Ma parliamo un po’ di qualche pezzo in particolare… L’inizio del disco non e’ male (le prime tre canzoni sono le migliori del lotto) e gia’ dal primo brano si capisce quanto la voce della cantante sia l’elemento su cui si basa principalmente il songwriting del gruppo. Bisogna ammette che Kirsten sa il fatto suo, alternando diversi stili di cantato e risultando una specie di incrocio tra DOlores dei Cranberries e Skin degli Skunk Anansie, richiamando a volte anche altre cantanti (come quella dei L’ame immortelle nel secondo pezzo) senza mai cadere nell’ormai abusato “cantato angelico”.
Tornando specificamente al primo brano (“Wild heart – fortitudo / fortitude”), si tratta di una canzone molto catchy, con un retrogusto goth che insaporisce dei chitarroni su una struttura che fa molto “rock moderno”. Segue poi “Black snake sister – luxuria / lust”, che mi ricorda tanto certi pezzi dei L’ame immortelle (ovviamente pero’ qui ci sono le chitarre al posto dell’elettronica) in cui la voce femminile e’ “acida” e perversa, d’altronde il pezzo e’ dedicato alla lussuria…
Piu’ ritmata e pesante e’ la successiva “Dorian – invidia / envy”, dall’attacco mooooolto “nu” e dal ritornello ruffianissimo. Poi inizia la routine. Il quarto pezzo sembra essere piu’ “goth” rispetto ai precedenti, ma in realta’ e’ piu’ corretto dire che e’ piu’ “pop” (e lo stesso si puo’ dire per gli altri brani che si basano in maniera piu’ evidente su quello che definirei un goth popeggiante, come “Heart of stone – superbia / pride”), ma la sua caratteristica principale e’ che non colpisce. Tendenzialmente lo stesso discorso si puo’ fare per gli altri brani che seguono…

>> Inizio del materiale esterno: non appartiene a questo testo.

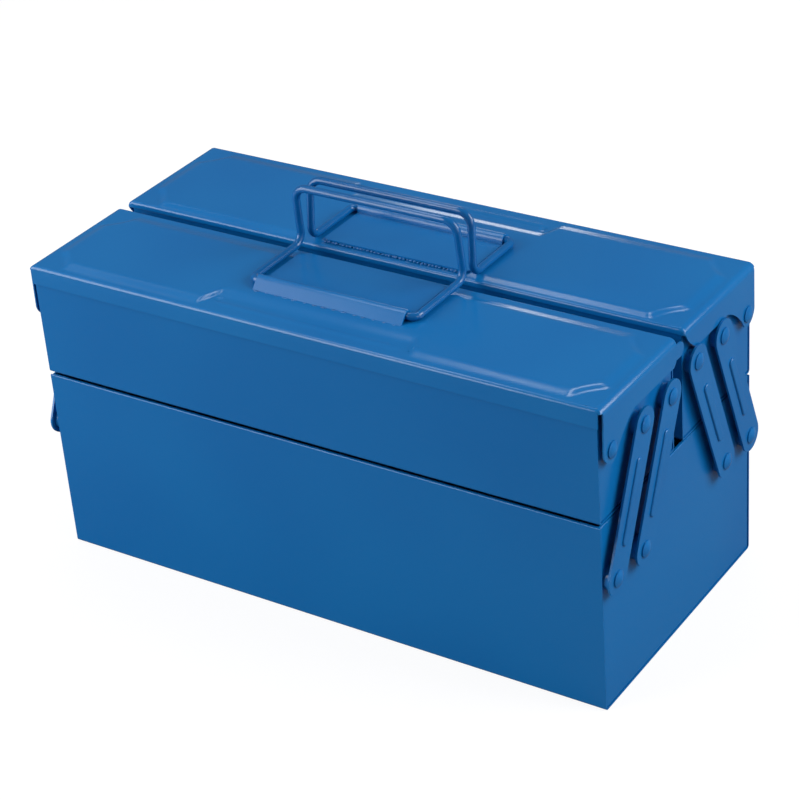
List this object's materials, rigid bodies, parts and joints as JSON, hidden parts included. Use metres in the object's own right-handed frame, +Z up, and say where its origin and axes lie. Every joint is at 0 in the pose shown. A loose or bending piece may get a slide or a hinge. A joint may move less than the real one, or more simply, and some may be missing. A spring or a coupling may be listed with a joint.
{
  "type": "cantilever tool box",
  "caption": "Sheet-steel cantilever tool box: a deep base, trays that swing out on parallel links, hinged lids and wire bail handles.",
  "frame": {"origin": "middle of the underside of the base", "axes": "+X along the length to the right end, +Y to the rear, +Z up"},
  "size_m": [0.3638, 0.1708, 0.2213],
  "materials": {
    "blue_enamel": "gloss"
  },
  "bodies": {
    "base": {"base_body": "blue_enamel", "base_end_right": "blue_enamel", "base_end_left": "blue_enamel", "base_pivot_rivets": "blue_enamel", "base_link_spacers": "blue_enamel"},
    "front_tray": {"front_tray_body": "blue_enamel", "front_tray_end_right": "blue_enamel", "front_tray_end_left": "blue_enamel", "front_tray_pivot_rivets": "blue_enamel", "front_tray_link_spacers": "blue_enamel", "front_lid_hinge_rivets": "blue_enamel"},
    "front_lid": {"front_lid": "blue_enamel", "front_handle_plate": "blue_enamel"},
    "front_bail": {"front_handle_bail": "blue_enamel"},
    "front_outer_link_right": {"front_outer_link_right": "blue_enamel"},
    "front_outer_link_left": {"front_outer_link_left": "blue_enamel"},
    "front_inner_link_right": {"front_inner_link_right": "blue_enamel"},
    "front_inner_link_left": {"front_inner_link_left": "blue_enamel"},
    "rear_tray": {"rear_tray_body": "blue_enamel", "rear_tray_end_right": "blue_enamel", "rear_tray_end_left": "blue_enamel", "rear_tray_pivot_rivets": "blue_enamel", "rear_tray_link_spacers": "blue_enamel", "rear_lid_hinge_rivets": "blue_enamel"},
    "rear_lid": {"rear_lid": "blue_enamel", "rear_handle_plate": "blue_enamel"},
    "rear_bail": {"rear_handle_bail": "blue_enamel"},
    "rear_outer_link_right": {"rear_outer_link_right": "blue_enamel"},
    "rear_outer_link_left": {"rear_outer_link_left": "blue_enamel"},
    "rear_inner_link_right": {"rear_inner_link_right": "blue_enamel"},
    "rear_inner_link_left": {"rear_inner_link_left": "blue_enamel"}
  },
  "joints": [
    {"name": "front_outer_link_right_swing", "type": "hinge", "parent": "base", "child": "front_outer_link_right", "pos_m": [0.1792, -0.076, 0.0795], "axis": [1, 0, 0], "range_deg": [0, 45]},
    {"name": "front_outer_link_left_swing", "type": "hinge", "parent": "base", "child": "front_outer_link_left", "pos_m": [-0.1792, -0.076, 0.0795], "axis": [1, 0, 0], "range_deg": [0, 45]},
    {"name": "front_inner_link_right_swing", "type": "hinge", "parent": "base", "child": "front_inner_link_right", "pos_m": [0.1792, -0.0465, 0.0795], "axis": [1, 0, 0], "range_deg": [0, 45]},
    {"name": "front_inner_link_left_swing", "type": "hinge", "parent": "base", "child": "front_inner_link_left", "pos_m": [-0.1792, -0.0465, 0.0795], "axis": [1, 0, 0], "range_deg": [0, 45]},
    {"name": "front_tray_pivot", "type": "hinge", "parent": "front_outer_link_right", "child": "front_tray", "pos_m": [0.1792, -0.044, 0.1521], "axis": [1, 0, 0], "range_deg": [-45, 0]},
    {"name": "front_lid_hinge", "type": "hinge", "parent": "front_tray", "child": "front_lid", "pos_m": [0, -0.0752, 0.1544], "axis": [1, 0, 0], "range_deg": [0, 110]},
    {"name": "front_bail_hinge", "type": "hinge", "parent": "front_lid", "child": "front_bail", "pos_m": [0.0008, -0.0502, 0.18475], "axis": [1, 0, 0], "range_deg": [0, 145]},
    {"name": "rear_outer_link_right_swing", "type": "hinge", "parent": "base", "child": "rear_outer_link_right", "pos_m": [0.1792, 0.076, 0.0795], "axis": [-1, 0, 0], "range_deg": [0, 45]},
    {"name": "rear_outer_link_left_swing", "type": "hinge", "parent": "base", "child": "rear_outer_link_left", "pos_m": [-0.1792, 0.076, 0.0795], "axis": [-1, 0, 0], "range_deg": [0, 45]},
    {"name": "rear_inner_link_right_swing", "type": "hinge", "parent": "base", "child": "rear_inner_link_right", "pos_m": [0.1792, 0.0465, 0.0795], "axis": [-1, 0, 0], "range_deg": [0, 45]},
    {"name": "rear_inner_link_left_swing", "type": "hinge", "parent": "base", "child": "rear_inner_link_left", "pos_m": [-0.1792, 0.0465, 0.0795], "axis": [-1, 0, 0], "range_deg": [0, 45]},
    {"name": "rear_tray_pivot", "type": "hinge", "parent": "rear_outer_link_right", "child": "rear_tray", "pos_m": [0.1792, 0.044, 0.1574], "axis": [-1, 0, 0], "range_deg": [-45, 0]},
    {"name": "rear_lid_hinge", "type": "hinge", "parent": "rear_tray", "child": "rear_lid", "pos_m": [0, 0.0752, 0.1544], "axis": [-1, 0, 0], "range_deg": [0, 110]},
    {"name": "rear_bail_hinge", "type": "hinge", "parent": "rear_lid", "child": "rear_bail", "pos_m": [0.0026, 0.0448, 0.18475], "axis": [-1, 0, 0], "range_deg": [0, 145]}
  ],
  "couplings": [
    {"joint": "front_outer_link_left_swing", "follows": "front_outer_link_right_swing", "ratio": 1},
    {"joint": "front_inner_link_right_swing", "follows": "front_outer_link_right_swing", "ratio": 1},
    {"joint": "front_inner_link_left_swing", "follows": "front_outer_link_right_swing", "ratio": 1},
    {"joint": "front_tray_pivot", "follows": "front_outer_link_right_swing", "ratio": -1},
    {"joint": "rear_outer_link_left_swing", "follows": "rear_outer_link_right_swing", "ratio": 1},
    {"joint": "rear_inner_link_right_swing", "follows": "rear_outer_link_right_swing", "ratio": 1},
    {"joint": "rear_inner_link_left_swing", "follows": "rear_outer_link_right_swing", "ratio": 1},
    {"joint": "rear_tray_pivot", "follows": "rear_outer_link_right_swing", "ratio": -1}
  ]
}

Insomma, il disco non sarebbe poi malaccio, ma non riesce proprio a “sfondare”, facendo si’ che il commento piu’ adatto per diverse canzoni sia “non e’ brutta, ma non e’ nulla di che” (“False gods – fides / faith”, “My treasure – avaritia / greed” e “Till the end – spes / hope”, tanto per fare alcuni nomi).
Merita un cenno pero’, oltre ai tre brani iniziali, anche “Last exit – ira / wrath”, che ospita parti elettroniche e gorgheggi gothic capaci di risvegliare l’attenzione dell’ascoltatore (che al punto in cui si trova, essendo ormai al decimo brano, da diverso tempo ha gia’ “staccato” la mente dal disco).
Chiarito questo non me la sento di bocciare un disco che comunque si lascia ascoltare ed ha qualche brano piu’ che carino, tanto piu’ che e’ adattissimo per un uso particolare quale l’ascolto in macchina mentre si guida (fa compagnia e non distrae), tuttavia il massimo che mi sento di assegnare a “7 benedictions/7 maledictions” e’ un 6 e mezzo. E ho detto tutto.